Now, back to the question: How will the tunnel project affect fishing? So far, I can’t blame the project for much of anything. The Bay side of the first island has been most affected. But that has always been my least favorite place to fish this area. It seems like fishing on the ocean side of the first island has not been as good last year or so far this year. I don’t know if that has to do with the work, or just the fickle nature of fishing.

The second island hasn’t been largely impacted. I caught a personal best 48-inch red drum there last summer (cheered on by a group of construction workers on lunch break up on the island). I hope my favorite fishing holes there will remain unchanged, but that’s not likely. One thing for sure: the project will add a lot of new boulders near the ends of the islands. They have already dumped a lot around the first island. In my way of thinking, this can only be a good thing for fishing. Since the new tubes will be well below the bottom as it crosses the channel, I just can’t see a lot of future impact there.

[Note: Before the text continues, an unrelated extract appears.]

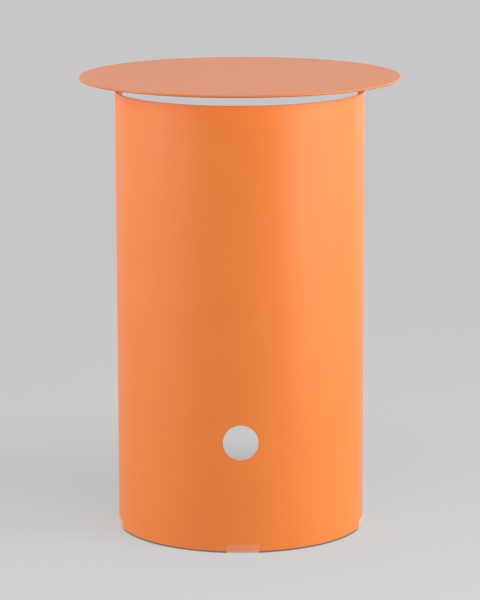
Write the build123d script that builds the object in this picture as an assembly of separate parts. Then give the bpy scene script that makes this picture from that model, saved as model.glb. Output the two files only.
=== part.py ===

The Chesapeake Bay Bridge-Tunnel website has a lot of information on the project. I wish they would keep it updated better regarding the progress of the work, but other than that, it is thorough.

The Rogue Rock

Anyone who has ever fished off the end of the third island knows there is a barely submerged rock — the Rogue Rock — way past where it ought to be. This rock has ruined its share of lower units over the years. Legend has it that a section of the tunnel pipe slipped as it was being submerged into place, and they had to add extra stones on top of it. If you fish that area, watch out for this unmarked hazard.